▶ _What the task asks_:
From the line containing "make_planter(group)" through the line containing "import math", retype each line exactly; include both end lines and nothing beyond them.

##### Data lines

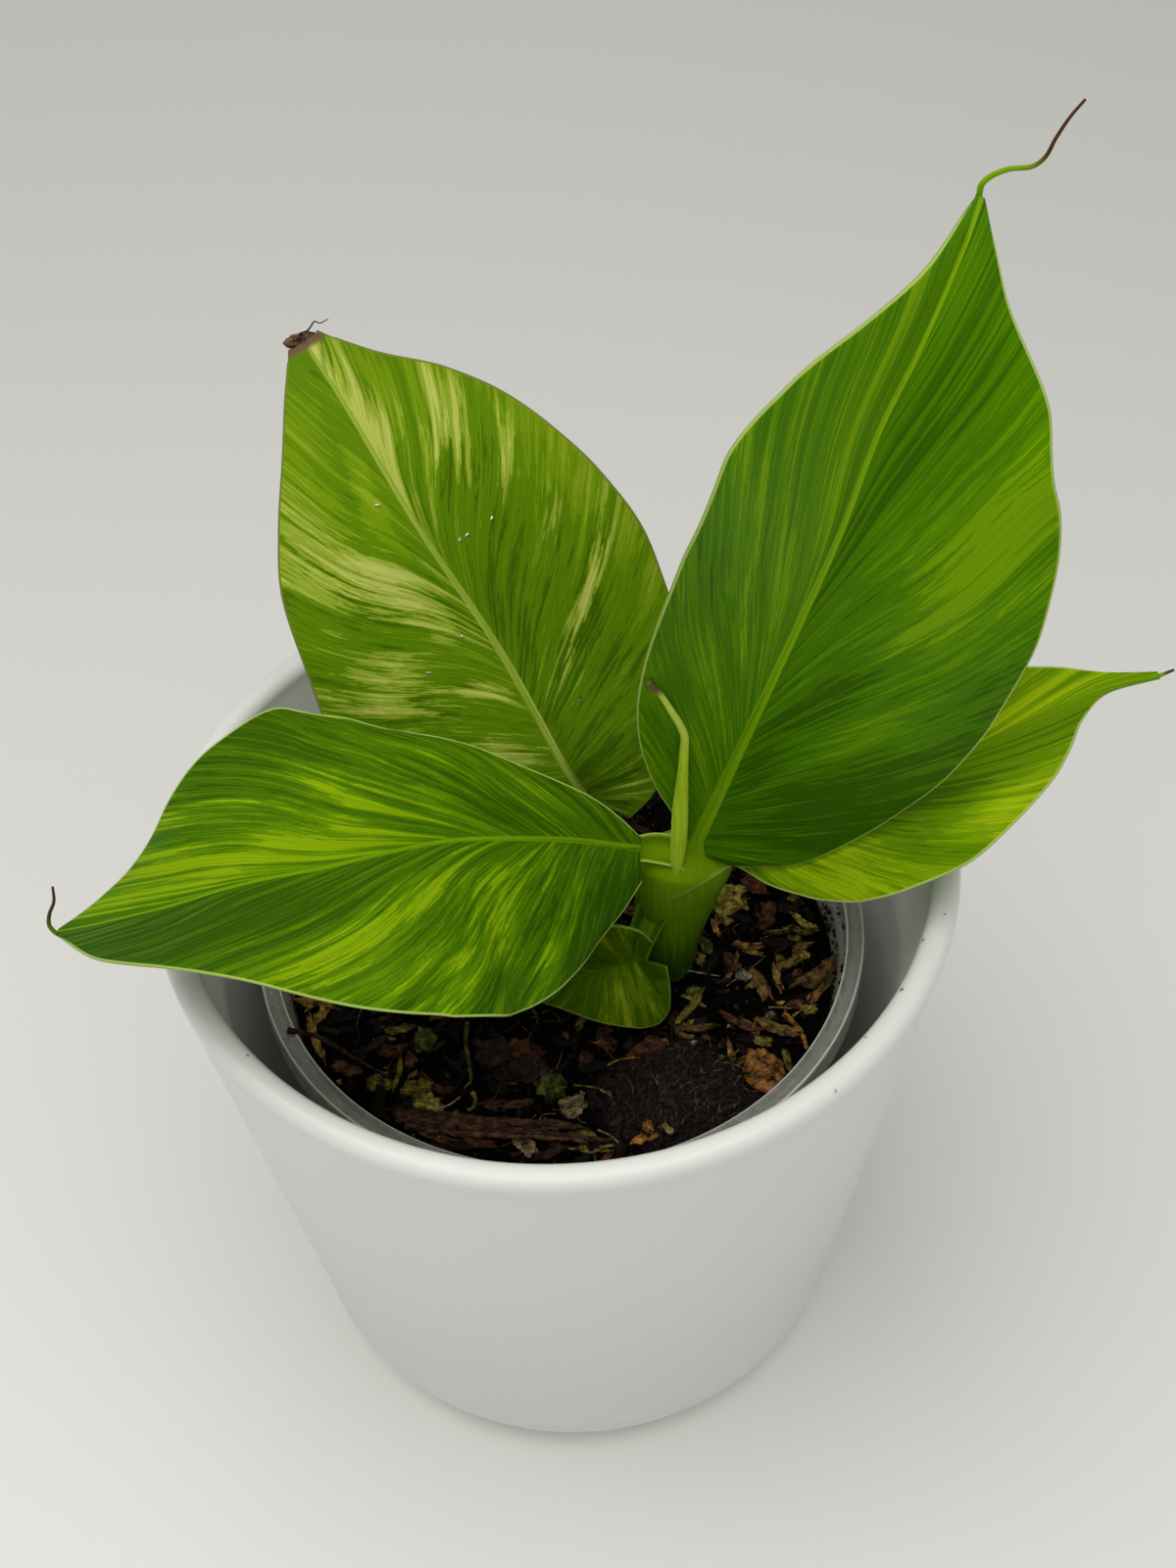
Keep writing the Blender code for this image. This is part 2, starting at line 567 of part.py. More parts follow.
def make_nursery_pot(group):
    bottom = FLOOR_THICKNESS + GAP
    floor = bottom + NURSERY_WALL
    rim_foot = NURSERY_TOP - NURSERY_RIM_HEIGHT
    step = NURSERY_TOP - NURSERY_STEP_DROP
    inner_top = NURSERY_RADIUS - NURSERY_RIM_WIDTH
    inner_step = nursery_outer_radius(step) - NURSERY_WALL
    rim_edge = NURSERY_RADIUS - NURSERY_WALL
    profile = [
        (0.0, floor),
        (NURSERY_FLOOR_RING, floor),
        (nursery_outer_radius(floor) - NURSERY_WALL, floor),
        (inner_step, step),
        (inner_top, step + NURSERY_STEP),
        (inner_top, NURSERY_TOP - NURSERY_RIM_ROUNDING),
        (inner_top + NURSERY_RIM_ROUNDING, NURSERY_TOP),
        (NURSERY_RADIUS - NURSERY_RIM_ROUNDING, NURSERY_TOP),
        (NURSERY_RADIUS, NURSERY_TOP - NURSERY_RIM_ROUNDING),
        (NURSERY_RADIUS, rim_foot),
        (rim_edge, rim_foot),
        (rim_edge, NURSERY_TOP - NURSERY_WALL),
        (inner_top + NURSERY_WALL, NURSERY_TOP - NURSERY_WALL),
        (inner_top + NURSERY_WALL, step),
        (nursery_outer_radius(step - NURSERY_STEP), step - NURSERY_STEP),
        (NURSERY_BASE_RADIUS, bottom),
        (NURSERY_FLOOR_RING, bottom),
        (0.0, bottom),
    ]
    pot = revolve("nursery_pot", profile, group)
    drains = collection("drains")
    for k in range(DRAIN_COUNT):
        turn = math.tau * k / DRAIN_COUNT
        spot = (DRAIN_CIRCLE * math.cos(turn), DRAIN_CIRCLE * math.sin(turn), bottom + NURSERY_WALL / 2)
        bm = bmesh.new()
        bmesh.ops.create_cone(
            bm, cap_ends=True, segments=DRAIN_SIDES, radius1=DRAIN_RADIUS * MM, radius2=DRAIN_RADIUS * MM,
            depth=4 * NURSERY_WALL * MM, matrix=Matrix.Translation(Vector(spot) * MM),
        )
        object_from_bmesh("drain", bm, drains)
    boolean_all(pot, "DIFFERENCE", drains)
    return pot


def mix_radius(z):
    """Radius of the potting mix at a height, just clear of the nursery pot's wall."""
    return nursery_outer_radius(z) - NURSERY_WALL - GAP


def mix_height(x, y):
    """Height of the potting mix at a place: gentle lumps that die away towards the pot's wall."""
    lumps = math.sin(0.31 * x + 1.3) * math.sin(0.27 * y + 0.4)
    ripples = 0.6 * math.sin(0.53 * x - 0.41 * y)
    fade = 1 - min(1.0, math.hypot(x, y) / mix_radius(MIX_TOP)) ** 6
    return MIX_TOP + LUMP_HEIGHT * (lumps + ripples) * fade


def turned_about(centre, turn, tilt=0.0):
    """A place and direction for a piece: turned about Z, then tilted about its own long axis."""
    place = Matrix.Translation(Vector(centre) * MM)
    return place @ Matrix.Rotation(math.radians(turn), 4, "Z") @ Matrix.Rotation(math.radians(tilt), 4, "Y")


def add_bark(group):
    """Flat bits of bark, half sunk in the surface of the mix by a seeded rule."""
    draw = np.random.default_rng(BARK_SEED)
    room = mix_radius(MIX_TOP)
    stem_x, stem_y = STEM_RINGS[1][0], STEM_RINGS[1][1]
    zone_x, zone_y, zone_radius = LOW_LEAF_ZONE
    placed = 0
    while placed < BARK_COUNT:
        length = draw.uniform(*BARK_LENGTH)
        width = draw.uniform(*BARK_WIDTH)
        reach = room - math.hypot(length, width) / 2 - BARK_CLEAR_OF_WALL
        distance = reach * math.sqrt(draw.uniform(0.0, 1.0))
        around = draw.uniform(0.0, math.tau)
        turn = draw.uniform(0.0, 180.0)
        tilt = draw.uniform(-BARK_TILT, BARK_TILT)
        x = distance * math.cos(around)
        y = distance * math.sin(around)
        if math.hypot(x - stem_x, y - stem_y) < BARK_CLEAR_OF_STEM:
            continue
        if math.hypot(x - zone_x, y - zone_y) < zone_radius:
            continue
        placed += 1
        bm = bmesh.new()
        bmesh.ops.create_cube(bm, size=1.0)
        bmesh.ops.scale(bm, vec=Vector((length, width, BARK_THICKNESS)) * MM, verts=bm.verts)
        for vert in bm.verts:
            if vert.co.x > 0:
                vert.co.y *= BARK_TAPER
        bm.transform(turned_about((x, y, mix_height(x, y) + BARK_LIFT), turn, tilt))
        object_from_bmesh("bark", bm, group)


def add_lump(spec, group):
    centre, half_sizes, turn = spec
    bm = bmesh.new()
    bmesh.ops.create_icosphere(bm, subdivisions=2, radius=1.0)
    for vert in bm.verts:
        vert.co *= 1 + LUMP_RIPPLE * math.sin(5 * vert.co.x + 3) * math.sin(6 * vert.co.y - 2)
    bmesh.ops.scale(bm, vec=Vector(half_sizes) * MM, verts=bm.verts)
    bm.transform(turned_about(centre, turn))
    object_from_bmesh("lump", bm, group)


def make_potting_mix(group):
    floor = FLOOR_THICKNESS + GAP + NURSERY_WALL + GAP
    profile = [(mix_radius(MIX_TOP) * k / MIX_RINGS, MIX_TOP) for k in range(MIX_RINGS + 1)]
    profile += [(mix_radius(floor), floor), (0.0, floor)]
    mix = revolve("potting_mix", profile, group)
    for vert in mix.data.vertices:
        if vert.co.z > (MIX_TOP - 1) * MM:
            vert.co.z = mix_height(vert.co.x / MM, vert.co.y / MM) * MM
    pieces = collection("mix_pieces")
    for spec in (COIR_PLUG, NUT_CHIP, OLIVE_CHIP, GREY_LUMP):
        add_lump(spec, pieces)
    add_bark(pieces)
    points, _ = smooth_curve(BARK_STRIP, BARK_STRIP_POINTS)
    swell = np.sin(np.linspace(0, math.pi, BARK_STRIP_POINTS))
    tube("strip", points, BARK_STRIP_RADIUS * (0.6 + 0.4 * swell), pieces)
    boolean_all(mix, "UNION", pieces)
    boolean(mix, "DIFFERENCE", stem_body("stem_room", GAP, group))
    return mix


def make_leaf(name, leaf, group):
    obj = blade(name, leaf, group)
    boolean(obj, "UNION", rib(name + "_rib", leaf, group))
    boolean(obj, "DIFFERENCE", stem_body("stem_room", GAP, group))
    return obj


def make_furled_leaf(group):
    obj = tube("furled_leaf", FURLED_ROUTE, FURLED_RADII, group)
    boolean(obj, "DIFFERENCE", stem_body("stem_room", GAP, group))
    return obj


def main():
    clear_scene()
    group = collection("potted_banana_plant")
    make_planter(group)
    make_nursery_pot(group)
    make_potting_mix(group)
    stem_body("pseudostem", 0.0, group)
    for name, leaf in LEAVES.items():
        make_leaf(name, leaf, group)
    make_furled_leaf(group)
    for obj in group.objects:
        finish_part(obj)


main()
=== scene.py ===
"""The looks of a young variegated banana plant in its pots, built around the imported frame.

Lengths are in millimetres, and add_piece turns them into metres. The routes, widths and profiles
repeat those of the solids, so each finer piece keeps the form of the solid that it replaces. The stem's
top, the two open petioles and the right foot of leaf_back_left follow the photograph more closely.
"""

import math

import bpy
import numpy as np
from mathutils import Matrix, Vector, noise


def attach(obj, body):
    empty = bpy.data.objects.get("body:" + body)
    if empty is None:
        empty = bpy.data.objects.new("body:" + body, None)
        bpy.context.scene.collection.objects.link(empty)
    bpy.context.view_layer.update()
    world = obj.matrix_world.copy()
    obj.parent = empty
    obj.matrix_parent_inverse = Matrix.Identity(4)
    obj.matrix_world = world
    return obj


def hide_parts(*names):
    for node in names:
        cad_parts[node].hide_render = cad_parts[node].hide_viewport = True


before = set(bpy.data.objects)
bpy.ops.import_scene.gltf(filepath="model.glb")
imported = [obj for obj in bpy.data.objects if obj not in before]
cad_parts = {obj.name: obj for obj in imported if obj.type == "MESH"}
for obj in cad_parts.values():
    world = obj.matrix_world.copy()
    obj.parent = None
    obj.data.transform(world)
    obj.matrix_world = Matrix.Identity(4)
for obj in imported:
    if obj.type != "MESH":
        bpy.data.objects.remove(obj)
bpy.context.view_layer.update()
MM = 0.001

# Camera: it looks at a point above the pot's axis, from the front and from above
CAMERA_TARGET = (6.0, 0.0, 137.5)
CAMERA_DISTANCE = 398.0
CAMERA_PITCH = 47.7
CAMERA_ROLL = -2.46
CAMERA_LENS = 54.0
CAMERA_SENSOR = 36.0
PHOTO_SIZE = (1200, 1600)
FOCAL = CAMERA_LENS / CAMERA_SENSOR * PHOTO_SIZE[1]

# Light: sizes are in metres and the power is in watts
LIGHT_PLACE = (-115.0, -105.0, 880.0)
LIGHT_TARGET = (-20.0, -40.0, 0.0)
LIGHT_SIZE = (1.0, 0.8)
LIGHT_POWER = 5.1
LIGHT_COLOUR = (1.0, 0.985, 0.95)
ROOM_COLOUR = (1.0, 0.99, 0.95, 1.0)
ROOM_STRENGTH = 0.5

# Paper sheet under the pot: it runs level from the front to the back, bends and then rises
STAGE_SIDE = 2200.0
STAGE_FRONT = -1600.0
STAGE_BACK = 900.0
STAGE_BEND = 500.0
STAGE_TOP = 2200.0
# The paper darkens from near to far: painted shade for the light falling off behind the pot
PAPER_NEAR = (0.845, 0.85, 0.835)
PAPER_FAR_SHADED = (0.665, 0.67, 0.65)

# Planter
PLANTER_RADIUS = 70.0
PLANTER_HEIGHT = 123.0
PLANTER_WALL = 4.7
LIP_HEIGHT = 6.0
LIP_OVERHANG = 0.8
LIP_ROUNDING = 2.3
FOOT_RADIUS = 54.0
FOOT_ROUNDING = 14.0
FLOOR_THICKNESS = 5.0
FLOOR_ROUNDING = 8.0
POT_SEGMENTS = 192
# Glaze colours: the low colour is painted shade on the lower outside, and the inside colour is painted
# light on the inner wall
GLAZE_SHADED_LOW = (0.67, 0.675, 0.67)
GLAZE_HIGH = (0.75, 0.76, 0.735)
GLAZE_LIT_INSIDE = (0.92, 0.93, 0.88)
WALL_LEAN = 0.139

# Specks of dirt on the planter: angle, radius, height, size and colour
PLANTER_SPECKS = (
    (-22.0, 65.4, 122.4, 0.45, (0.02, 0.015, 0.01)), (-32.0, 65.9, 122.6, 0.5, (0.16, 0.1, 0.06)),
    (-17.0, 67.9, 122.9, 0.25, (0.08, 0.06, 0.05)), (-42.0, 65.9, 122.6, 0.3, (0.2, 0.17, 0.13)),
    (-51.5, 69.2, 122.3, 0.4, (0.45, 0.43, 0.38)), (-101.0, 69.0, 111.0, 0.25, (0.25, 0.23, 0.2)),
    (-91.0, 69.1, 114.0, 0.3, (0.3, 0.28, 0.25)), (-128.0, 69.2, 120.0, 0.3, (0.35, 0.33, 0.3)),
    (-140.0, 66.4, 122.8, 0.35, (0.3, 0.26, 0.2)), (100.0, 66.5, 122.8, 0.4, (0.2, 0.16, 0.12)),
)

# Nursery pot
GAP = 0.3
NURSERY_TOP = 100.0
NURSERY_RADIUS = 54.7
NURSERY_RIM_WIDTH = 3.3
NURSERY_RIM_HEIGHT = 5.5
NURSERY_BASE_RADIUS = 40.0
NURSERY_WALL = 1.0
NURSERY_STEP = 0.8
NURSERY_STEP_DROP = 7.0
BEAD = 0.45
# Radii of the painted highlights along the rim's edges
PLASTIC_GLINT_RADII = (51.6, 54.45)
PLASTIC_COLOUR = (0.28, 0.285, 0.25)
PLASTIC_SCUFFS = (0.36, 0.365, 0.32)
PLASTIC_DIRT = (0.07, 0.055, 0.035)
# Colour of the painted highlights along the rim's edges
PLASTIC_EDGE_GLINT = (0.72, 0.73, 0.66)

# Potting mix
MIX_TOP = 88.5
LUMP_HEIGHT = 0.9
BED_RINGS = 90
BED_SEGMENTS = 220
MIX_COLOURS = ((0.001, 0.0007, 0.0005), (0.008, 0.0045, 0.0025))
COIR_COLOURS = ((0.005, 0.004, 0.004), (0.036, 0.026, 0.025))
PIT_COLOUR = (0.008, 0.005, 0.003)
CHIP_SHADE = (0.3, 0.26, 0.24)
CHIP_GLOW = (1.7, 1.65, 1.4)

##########

▶ _Solution_:
    make_planter(group)
    make_nursery_pot(group)
    make_potting_mix(group)
    stem_body("pseudostem", 0.0, group)
    for name, leaf in LEAVES.items():
        make_leaf(name, leaf, group)
    make_furled_leaf(group)
    for obj in group.objects:
        finish_part(obj)


main()
=== scene.py ===
"""The looks of a young variegated banana plant in its pots, built around the imported frame.

Lengths are in millimetres, and add_piece turns them into metres. The routes, widths and profiles
repeat those of the solids, so each finer piece keeps the form of the solid that it replaces. The stem's
top, the two open petioles and the right foot of leaf_back_left follow the photograph more closely.
"""

import math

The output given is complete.